A few criteria must be addressed before a specific cause can be determined as the driver of an unsuccessful model validation. The model projections must reflect the validation study population and protocol, not just as designed, but also as implemented. Rutter and colleagues make considerable effort to ensure they are faithfully reflecting the Wheat Bran Fiber Study, simulating representative personal histories of detected adenomas and patterns of adherence to scheduled colonoscopies during the follow-up interval. But even if the validation study can be replicated, there remains the question of identifiability – whether a unique explanation for the lack of validation can be convincingly isolated.
This problem of identifiability arises when models attempt to match observed detection patterns based on underlying events in disease progression that are not fully observable. In practice, it may be possible for the same detection patterns to result from a disease process that generates fewer such events but is detected with higher sensitivity and a disease process that generates more events but is detected with lower sensitivity. Non-identifiability can be an issue when the diagnostic performance of the detection modality is not well established; this turns out to be the case for colonoscopy and small adenomas.

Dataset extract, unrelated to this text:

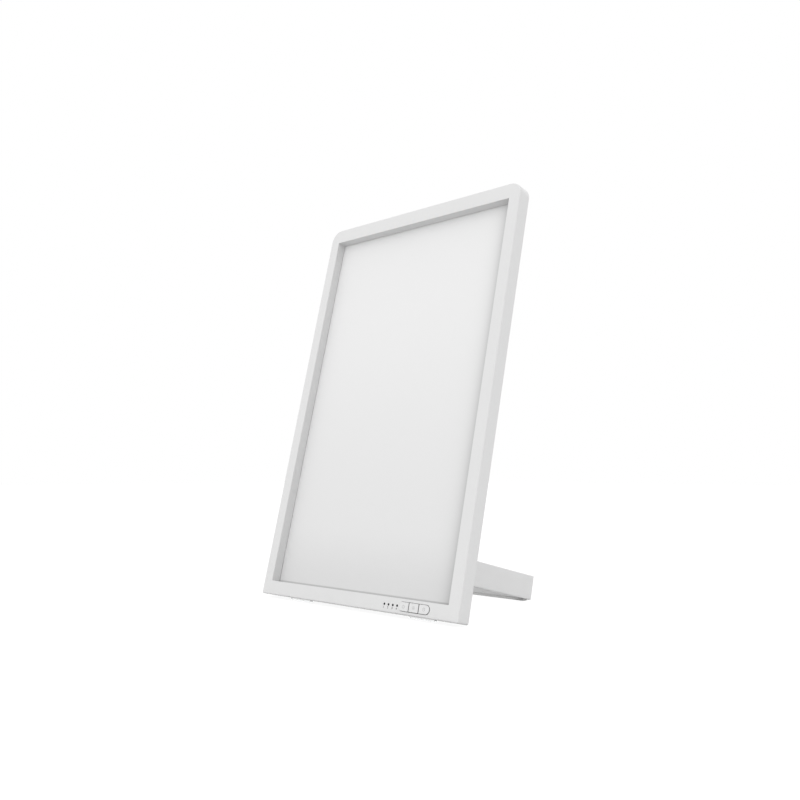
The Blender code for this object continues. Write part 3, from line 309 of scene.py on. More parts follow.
class Finish(Nodes):
    """A material in the making, with the Principled shader that ends in its output."""

    def __init__(self, name, **constants):
        self.material = bpy.data.materials.new(name)
        super().__init__(self.material)
        self.shader = self.node("ShaderNodeBsdfPrincipled", {}, {}, "BSDF")
        self.node("ShaderNodeOutputMaterial", {}, {"Surface": self.shader}, None)
        self.set(**constants)

    def set(self, **sockets):
        """Set or link sockets of the Principled shader; an underscore stands for a space."""
        made = self.shader.socket.node
        for key, value in sockets.items():
            self.feed(made.inputs[key.replace("_", " ")], value)
        return self

    def place(self):
        """The place on the object, in metres."""
        return self.node("ShaderNodeTexCoord", {}, {}, "Object")

    def panel_place(self):
        """The place in the panel's own frame, in metres, as three values."""
        moved = self.node("ShaderNodeMapping", {"vector_type": "POINT"},
                          {"Vector": self.place(), "Location": tuple(TO_PANEL.translation),
                           "Rotation": tuple(TO_PANEL.to_euler())}, "Vector")
        axes = self.node("ShaderNodeSeparateXYZ", {}, {"Vector": moved}, None)
        return [Value(self, axes.outputs[name]) for name in "XYZ"]

    def stretched(self, scale):
        """The place with each direction scaled by its own factor."""
        return self.node("ShaderNodeVectorMath", {"operation": "MULTIPLY"},
                         {0: self.place(), 1: scale}, "Vector")

    def noise(self, scale, detail=2.0, where=None):
        """Soft noise with so many features in a metre."""
        return self.node("ShaderNodeTexNoise", {},
                         {"Vector": where or self.place(), "Scale": scale, "Detail": detail,
                          "Roughness": 0.5}, "Fac")

    def cells(self, scale):
        """Rounded cells, as in a spark-eroded mould."""
        return self.node("ShaderNodeTexVoronoi", {"feature": "SMOOTH_F1"},
                         {"Vector": self.place(), "Scale": scale, "Smoothness": 0.6}, "Distance")

    def spots(self, scale, scatter):
        """Distance to the nearest of many spots; a scatter of 0 sets them in rows."""
        return self.node("ShaderNodeTexVoronoi", {"feature": "F1"},
                         {"Vector": self.place(), "Scale": scale, "Randomness": scatter},
                         "Distance")

    def blend(self, mask, first, second):
        """A colour between two others."""
        made = self.node("ShaderNodeMix", {"data_type": "RGBA"}, {"Factor": mask}, None)
        self.feed(made.inputs[6], first)
        self.feed(made.inputs[7], second)
        return Value(self, made.outputs[2])

    def bump(self, height, distance):
        """Raise the surface by a height, where 1 stands for the distance in metres."""
        normal = self.node("ShaderNodeBump", {},
                           {"Strength": 1.0, "Distance": distance, "Height": height}, "Normal")
        return self.set(Normal=normal)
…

Even though Rutter and colleagues cite published studies of colonoscopy sensitivity by adenoma size, true sensitivity is notoriously difficult to estimate in prospective screening studies. In the case of colonoscopy, it requires gold-standard assessment of true adenoma status across the length of the colon, which is difficult to imagine given currently available technologies. The CRC-SPIN model's adenoma sensitivity estimates by size are based on tandem colonoscopy studies (8); it is entirely possible that such studies will underestimate sensitivity for small adenomas. To arrive at their conclusion that this is likely the case, Rutter and colleagues condition on their previously calibrated progression model as they seek a better-fitting set of colonoscopy sensitivities. While their conclusions may well prompt a reckoning of sorts regarding whether the field has been overly optimistic about the diagnostic performance of colonoscopy, they do not escape the identifiability question. The authors recognize this issue and in fact mention that tweaking a model assumption about natural history could conceivably produce more larger adenomas in their simulation of the Wheat Bran Fiber Study. Whether this would have led to a closer correspondence between model projections and validation targets without changing sensitivity inputs remains unclear.
In conclusion, cancer modeling can, via the process of validation, become a learning exercise – an opportunity to learn features of the disease or diagnostic process that are not directly informed by empirical observation. Indeed, the mechanistic understanding that goes into building a model can help modelers delineate the set of plausible explanations when the model fails to validate. By systematically interrogating the various possibilities, modelers can convince themselves – and others – that their conclusions are watertight.
Authors' Disclosures
No disclosures were reported.
Acknowledgments
This work was supported by the Rosalie and Harold Rea Brown Endowed Chair at the Fred Hutchinson Cancer Research Center and NCI Cancer Center Support Grant P30 CA0157040.